> [SHORT PROBLEM] Return exactly the lines that run from the one containing "What parts and" to the end of the entries, with both ends included.

** Begin DATA ROWS **

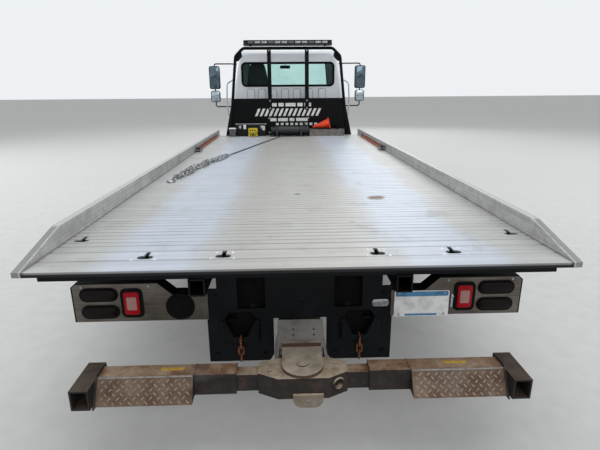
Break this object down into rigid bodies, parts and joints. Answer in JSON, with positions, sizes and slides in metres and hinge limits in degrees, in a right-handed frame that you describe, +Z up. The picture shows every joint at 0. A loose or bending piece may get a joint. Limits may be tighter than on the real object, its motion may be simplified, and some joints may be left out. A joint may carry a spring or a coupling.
{
  "type": "flatbed tow truck",
  "caption": "Flatbed tow truck with a sliding, tilting aluminium bed, a conventional cab with a tilting hood, and a wheel lift at its tail.",
  "frame": {"origin": "on the ground under the middle of the whole truck, from the crossbar's receivers to the front bumper", "axes": "+Y forward, +X to the right seen from behind, +Z up"},
  "size_m": [3.15, 9.54, 2.5849],
  "materials": {
    "black_paint": "semi-gloss",
    "black_plastic": "matt",
    "bright_aluminium": "polished",
    "cab_paint": "gloss",
    "chrome": "polished",
    "deck_aluminium": "brushed",
    "flap_rubber": "matt",
    "greasy_iron": "greasy",
    "lamp_amber": "gloss",
    "lamp_glass": "clear",
    "lamp_red": "gloss",
    "rope_wire": "wire",
    "rusty_steel": "rusty",
    "seat_cloth": "woven",
    "stainless": "brushed",
    "tyre_rubber": "matt",
    "wheel_paint": "gloss",
    "window_glass": "clear",
    "worn_steel": "worn"
  },
  "bodies": {
    "chassis": {"frame_rails": "black_paint", "front_axle": "greasy_iron", "rear_axle": "greasy_iron", "driveline": "greasy_iron", "side_tanks": "bright_aluminium", "tool_boxes": "bright_aluminium", "exhaust": "worn_steel", "front_bumper": "chrome", "mud_flaps": "flap_rubber", "cab_shell": "cab_paint", "cab_glass": "window_glass", "cab_interior": "seat_cloth", "grab_rails": "bright_aluminium", "tail_plate": "black_paint", "light_brackets": "stainless", "tail_lamps": "lamp_red", "tail_chains": "rusty_steel"},
    "hood_body": {"hood": "cab_paint", "grille": "chrome", "headlamps": "lamp_glass"},
    "door_left_body": {"door_left": "cab_paint", "door_glass_left": "window_glass", "mirrors_left": "black_plastic"},
    "door_right_body": {"door_right": "cab_paint", "door_glass_right": "window_glass", "mirrors_right": "black_plastic"},
    "knuckle_left_body": {"knuckle_left": "greasy_iron"},
    "knuckle_right_body": {"knuckle_right": "greasy_iron"},
    "front_wheel_left": {"tyre_front_left": "tyre_rubber", "rim_front_left": "wheel_paint"},
    "front_wheel_right": {"tyre_front_right": "tyre_rubber", "rim_front_right": "wheel_paint"},
    "rear_wheels_left": {"tyres_rear_left": "tyre_rubber", "rims_rear_left": "wheel_paint"},
    "rear_wheels_right": {"tyres_rear_right": "tyre_rubber", "rims_rear_right": "wheel_paint"},
    "tilt_body": {"tilt_frame": "black_paint"},
    "barrel_body": {"tilt_barrels": "black_paint"},
    "rod_body": {"tilt_rods": "chrome"},
    "bed_body": {"deck_floor": "deck_aluminium", "side_rails": "deck_aluminium", "bed_sills": "deck_aluminium", "bed_crossbeams": "deck_aluminium", "headboard": "black_paint", "light_bar": "lamp_amber", "winch": "black_paint", "winch_rope": "rope_wire", "deck_chain": "rusty_steel", "stowed_gear": "black_plastic", "gear_tray": "black_plastic"},
    "boom_body": {"boom_sleeve": "black_paint"},
    "boom_slide_body": {"boom_slide": "worn_steel"},
    "crossbar_body": {"crossbar": "rusty_steel"}
  },
  "joints": [
    {"name": "steer_left", "type": "hinge", "parent": "chassis", "child": "knuckle_left_body", "pos_m": [-0.88, 3.75, 0.426], "axis": [0, 0, 1], "range_deg": [-32, 32]},
    {"name": "steer_right", "type": "hinge", "parent": "chassis", "child": "knuckle_right_body", "pos_m": [0.88, 3.75, 0.426], "axis": [0, 0, 1], "range_deg": [-32, 32]},
    {"name": "front_left_roll", "type": "hinge", "parent": "knuckle_left_body", "child": "front_wheel_left", "pos_m": [-1.035, 3.75, 0.426], "axis": [1, 0, 0], "continuous": true},
    {"name": "front_right_roll", "type": "hinge", "parent": "knuckle_right_body", "child": "front_wheel_right", "pos_m": [1.035, 3.75, 0.426], "axis": [1, 0, 0], "continuous": true},
    {"name": "rear_left_roll", "type": "hinge", "parent": "chassis", "child": "rear_wheels_left", "pos_m": [-0.921, -1.43, 0.426], "axis": [1, 0, 0], "continuous": true},
    {"name": "rear_right_roll", "type": "hinge", "parent": "chassis", "child": "rear_wheels_right", "pos_m": [0.921, -1.43, 0.426], "axis": [1, 0, 0], "continuous": true},
    {"name": "hood_tilt", "type": "hinge", "parent": "chassis", "child": "hood_body", "pos_m": [0, 4.7, 0.762], "axis": [-1, 0, 0], "range_deg": [0, 55]},
    {"name": "door_left_swing", "type": "hinge", "parent": "chassis", "child": "door_left_body", "pos_m": [-1.042, 3.333, 1.4], "axis": [0, 0, -1], "range_deg": [0, 70]},
    {"name": "door_right_swing", "type": "hinge", "parent": "chassis", "child": "door_right_body", "pos_m": [1.042, 3.333, 1.4], "axis": [0, 0, 1], "range_deg": [0, 70]},
    {"name": "bed_tilt", "type": "hinge", "parent": "chassis", "child": "tilt_body", "pos_m": [0, -4.04, 0.83], "axis": [1, 0, 0], "range_deg": [0, 15]},
    {"name": "bed_slide", "type": "slide", "parent": "tilt_body", "child": "bed_body", "axis": [0, -1, 0], "range_m": [0, 3]},
    {"name": "cylinder_swing", "type": "hinge", "parent": "chassis", "child": "barrel_body", "pos_m": [0, -0.6, 0.54], "axis": [1, 0, 0], "range_deg": [0, 44.6]},
    {"name": "cylinder_stroke", "type": "slide", "parent": "barrel_body", "child": "rod_body", "axis": [0, 0.9823, 0.1875], "range_m": [0, 0.574]},
    {"name": "boom_tilt", "type": "hinge", "parent": "chassis", "child": "boom_body", "pos_m": [0, -2.7, 0.45], "axis": [1, 0, 0], "range_deg": [0, 5]},
    {"name": "boom_extend", "type": "slide", "parent": "boom_body", "child": "boom_slide_body", "axis": [0, 1, 0], "range_m": [-1.2, 0]},
    {"name": "crossbar_swivel", "type": "hinge", "parent": "boom_slide_body", "child": "crossbar_body", "pos_m": [0, -4.625, 0.427], "axis": [0, 0, 1], "range_deg": [-25, 25]}
  ],
  "couplings": [
    {"joint": "steer_right", "follows": "steer_left", "ratio": 1},
    {"joint": "cylinder_swing", "follows": "bed_tilt", "ratio": 2.9567},
    {"joint": "cylinder_stroke", "follows": "bed_tilt", "m_per_rad": 2.1811}
  ]
}
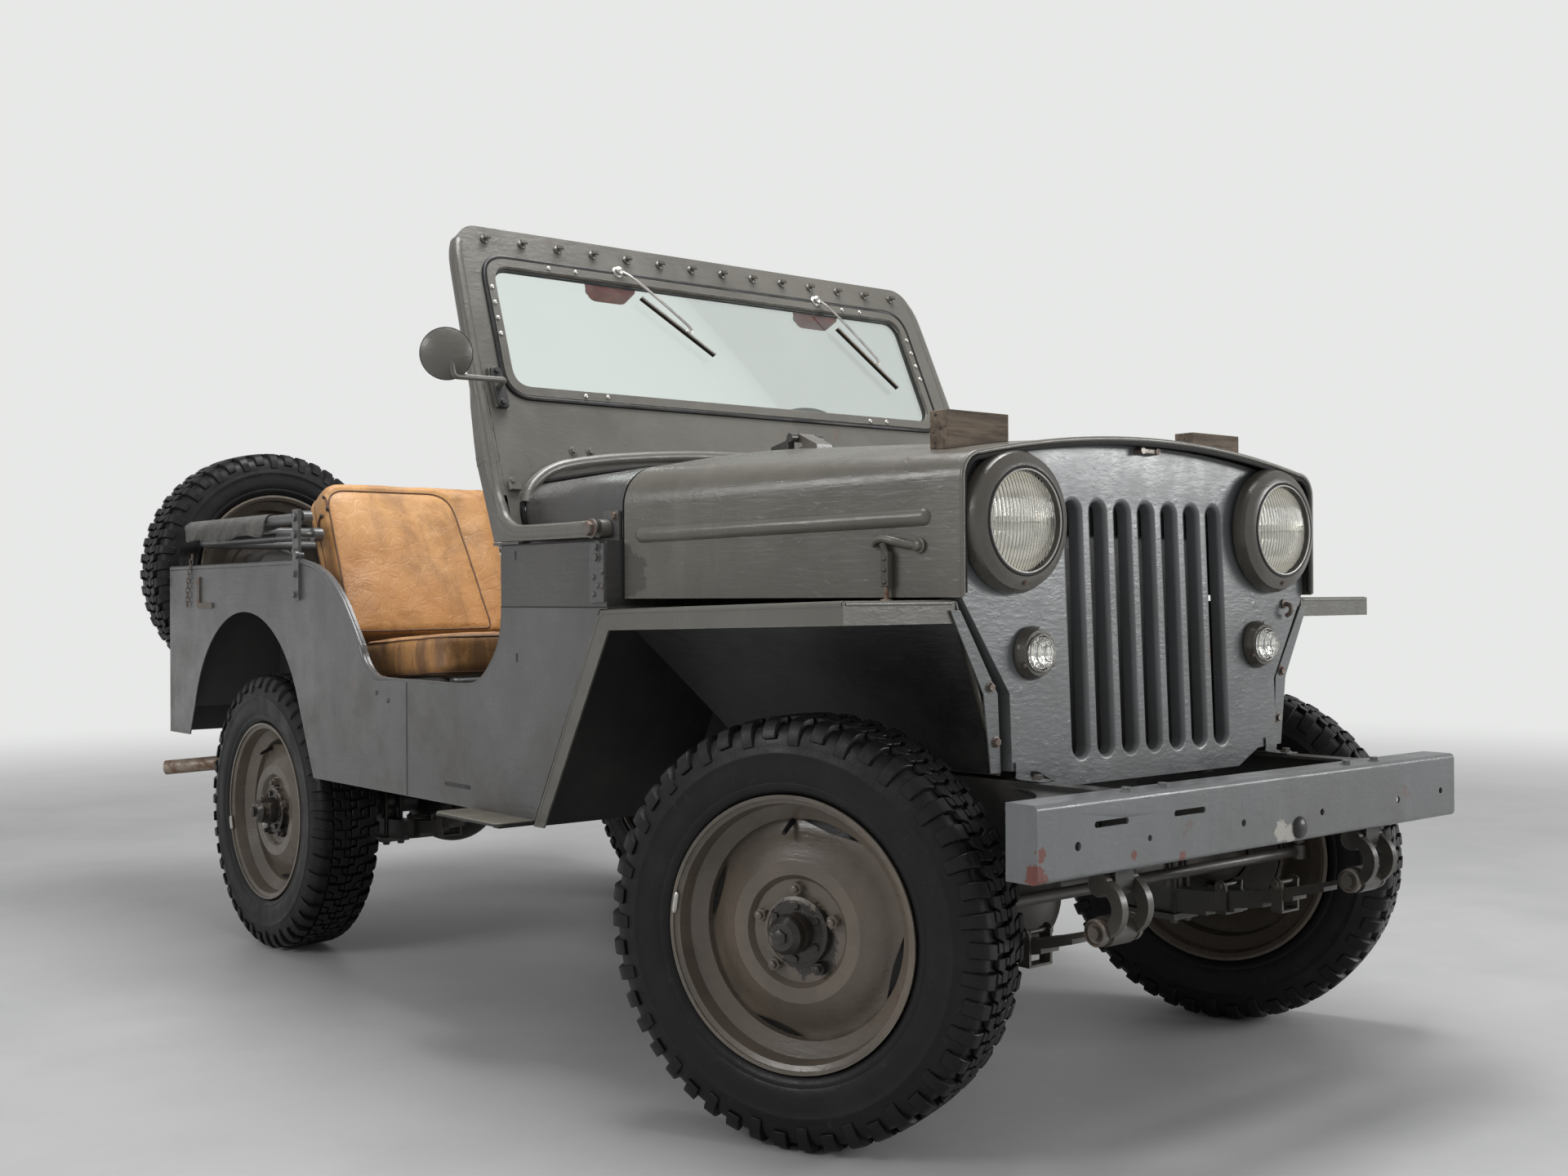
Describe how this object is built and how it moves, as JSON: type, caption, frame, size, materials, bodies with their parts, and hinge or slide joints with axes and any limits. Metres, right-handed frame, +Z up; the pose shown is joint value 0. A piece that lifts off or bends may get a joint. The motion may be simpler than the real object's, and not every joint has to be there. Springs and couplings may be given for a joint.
{
  "type": "open four-wheel-drive field car",
  "caption": "Open flat-fender four-wheel-drive field car with high hood, fold-down windscreen, folded top bows and a spare wheel at the rear.",
  "frame": {"origin": "on the ground under the middle of the car's length and width", "axes": "+X to the car's left, +Y to its rear, +Z up"},
  "size_m": [1.65, 3.307, 1.6976],
  "materials": {
    "body_paint": "brushed satin",
    "frame_paint": "satin",
    "wheel_paint": "satin",
    "tyre_rubber": "dressed",
    "black_plastic": "worn",
    "cast_iron": "painted",
    "rusty_steel": "dull",
    "lens_glass": "fluted",
    "screen_glass": "clear",
    "seat_cover": "stained",
    "canvas": "woven",
    "old_wood": "weathered",
    "bright_steel": "satin"
  },
  "bodies": {
    "chassis": {"frame_rails": "frame_paint", "front_bumper": "body_paint", "leaf_springs": "frame_paint", "front_axle": "frame_paint", "rear_axle": "frame_paint", "engine_block": "cast_iron", "prop_shafts": "frame_paint", "radiator": "cast_iron", "exhaust": "rusty_steel", "tub": "body_paint", "cowl": "body_paint", "grille_shell": "body_paint", "lamp_bodies": "body_paint", "lamp_lenses": "lens_glass", "fender_right": "body_paint", "fender_left": "body_paint", "seat_frames": "frame_paint", "seat_cushions": "seat_cover", "seat_backs": "seat_cover", "fuel_tank": "frame_paint", "steering_column": "frame_paint", "controls": "black_plastic", "body_brackets": "body_paint", "spare_wheel": "wheel_paint", "spare_tyre": "tyre_rubber"},
    "hood": {"hood_panel": "body_paint", "hood_blocks": "old_wood"},
    "windscreen": {"windscreen_frame": "body_paint", "windscreen_glass": "screen_glass", "wipers": "bright_steel", "mirror": "body_paint"},
    "top_bow_upper": {"top_bow_upper": "frame_paint", "canvas_flap": "canvas"},
    "top_bow_lower": {"top_bow_lower": "frame_paint"},
    "steering_wheel": {"steering_wheel": "black_plastic"},
    "knuckle_right": {"knuckle_right": "frame_paint"},
    "knuckle_left": {"knuckle_left": "frame_paint"},
    "tie_rod": {"tie_rod": "frame_paint"},
    "wheel_front_right": {"wheel_front_right": "wheel_paint", "tyre_front_right": "tyre_rubber"},
    "wheel_front_left": {"wheel_front_left": "wheel_paint", "tyre_front_left": "tyre_rubber"},
    "wheel_rear_right": {"wheel_rear_right": "wheel_paint", "tyre_rear_right": "tyre_rubber"},
    "wheel_rear_left": {"wheel_rear_left": "wheel_paint", "tyre_rear_left": "tyre_rubber"}
  },
  "joints": [
    {"name": "steer_left", "type": "hinge", "parent": "chassis", "child": "knuckle_left", "pos_m": [0.541, -1.15, 0.351], "axis": [0, 0, 1], "range_deg": [-48, 6]},
    {"name": "steer_right", "type": "hinge", "parent": "chassis", "child": "knuckle_right", "pos_m": [-0.541, -1.15, 0.351], "axis": [0, 0, 1], "range_deg": [-48, 6]},
    {"name": "tie_rod_pin", "type": "hinge", "parent": "knuckle_left", "child": "tie_rod", "pos_m": [0.60013, -1.30404, 0.366], "axis": [0, 0, 1], "range_deg": [-6, 48]},
    {"name": "steering_wheel_turn", "type": "hinge", "parent": "chassis", "child": "steering_wheel", "pos_m": [0.33, 0.02, 1.185], "axis": [0, 0.8495, 0.5275], "range_deg": [-672, 84]},
    {"name": "spin_front_right", "type": "hinge", "parent": "knuckle_right", "child": "wheel_front_right", "pos_m": [-0.61055, -1.1767, 0.351], "axis": [0.9336, 0.3584, 0], "continuous": true},
    {"name": "spin_front_left", "type": "hinge", "parent": "knuckle_left", "child": "wheel_front_left", "pos_m": [0.61055, -1.1233, 0.351], "axis": [0.9336, 0.3584, 0], "continuous": true},
    {"name": "spin_rear_right", "type": "hinge", "parent": "chassis", "child": "wheel_rear_right", "pos_m": [-0.6155, 0.882, 0.351], "axis": [1, 0, 0], "continuous": true},
    {"name": "spin_rear_left", "type": "hinge", "parent": "chassis", "child": "wheel_rear_left", "pos_m": [0.6155, 0.882, 0.351], "axis": [1, 0, 0], "continuous": true},
    {"name": "hood_hinge", "type": "hinge", "parent": "chassis", "child": "hood", "pos_m": [0, -0.748, 1.209], "axis": [-1, 0, 0], "range_deg": [0, 105]},
    {"name": "windscreen_fold", "type": "hinge", "parent": "chassis", "child": "windscreen", "pos_m": [0, -0.715, 1.021], "axis": [-1, 0, 0], "range_deg": [-121, 0]},
    {"name": "bow_fold", "type": "hinge", "parent": "chassis", "child": "top_bow_upper", "pos_m": [0, 0.588, 1.092], "axis": [1, 0, 0], "range_deg": [0, 100]},
    {"name": "lower_bow_fold", "type": "hinge", "parent": "chassis", "child": "top_bow_lower", "pos_m": [0, 0.588, 1.051], "axis": [1, 0, 0], "range_deg": [0, 60]}
  ],
  "couplings": [
    {"joint": "steer_right", "follows": "steer_left", "ratio": 1},
    {"joint": "tie_rod_pin", "follows": "steer_left", "ratio": -1},
    {"joint": "steering_wheel_turn", "follows": "steer_left", "ratio": 14},
    {"joint": "lower_bow_fold", "follows": "bow_fold", "ratio": 0.6}
  ]
}
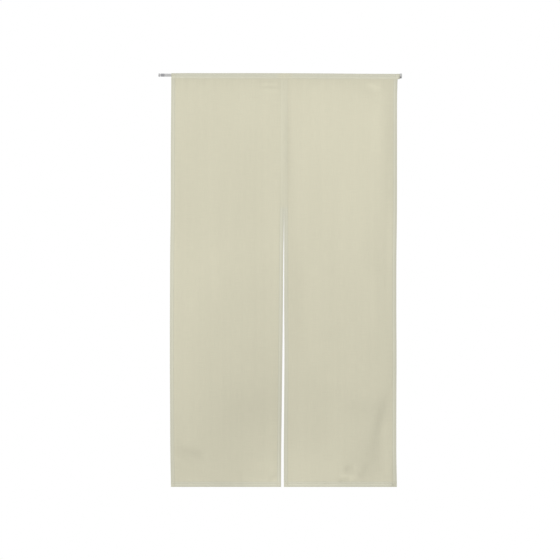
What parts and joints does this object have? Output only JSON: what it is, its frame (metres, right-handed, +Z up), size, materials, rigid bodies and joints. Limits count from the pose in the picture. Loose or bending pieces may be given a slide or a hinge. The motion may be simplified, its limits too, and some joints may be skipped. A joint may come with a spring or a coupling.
{
  "type": "noren curtain on a tension rod",
  "caption": "Plain cloth doorway curtain in two long panels, parted by a slit below a sewn join, hanging by rod pockets on a slim tension rod.",
  "frame": {"origin": "middle of the left foot's flat end face, on the rod's axis", "axes": "+X along the rod to the right foot, +Z up, -Y towards the room that the front of the cloth faces"},
  "size_m": [0.882, 0.0285, 1.501],
  "materials": {
    "cloth": "plain weave, matt, pale greenish beige",
    "rod_enamel": "smooth off-white enamel",
    "foot_rubber": "matt grey"
  },
  "bodies": {
    "root": {"panel_left": "cloth", "panel_right": "cloth", "rod_outer_tube": "rod_enamel", "rod_inner_tube": "rod_enamel", "rod_foot_left": "foot_rubber", "rod_foot_right": "foot_rubber"}
  },
  "joints": []
}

** End DATA ROWS **

> [SOLUTION FOR THIS PROBLEM]
What parts and joints does this object have? Output only JSON: what it is, its frame (metres, right-handed, +Z up), size, materials, rigid bodies and joints. Limits count from the pose in the picture. Loose or bending pieces may be given a slide or a hinge. The motion may be simplified, its limits too, and some joints may be skipped. A joint may come with a spring or a coupling.
{
  "type": "noren curtain on a tension rod",
  "caption": "Plain cloth doorway curtain in two long panels, parted by a slit below a sewn join, hanging by rod pockets on a slim tension rod.",
  "frame": {"origin": "middle of the left foot's flat end face, on the rod's axis", "axes": "+X along the rod to the right foot, +Z up, -Y towards the room that the front of the cloth faces"},
  "size_m": [0.882, 0.0285, 1.501],
  "materials": {
    "cloth": "plain weave, matt, pale greenish beige",
    "rod_enamel": "smooth off-white enamel",
    "foot_rubber": "matt grey"
  },
  "bodies": {
    "root": {"panel_left": "cloth", "panel_right": "cloth", "rod_outer_tube": "rod_enamel", "rod_inner_tube": "rod_enamel", "rod_foot_left": "foot_rubber", "rod_foot_right": "foot_rubber"}
  },
  "joints": []
}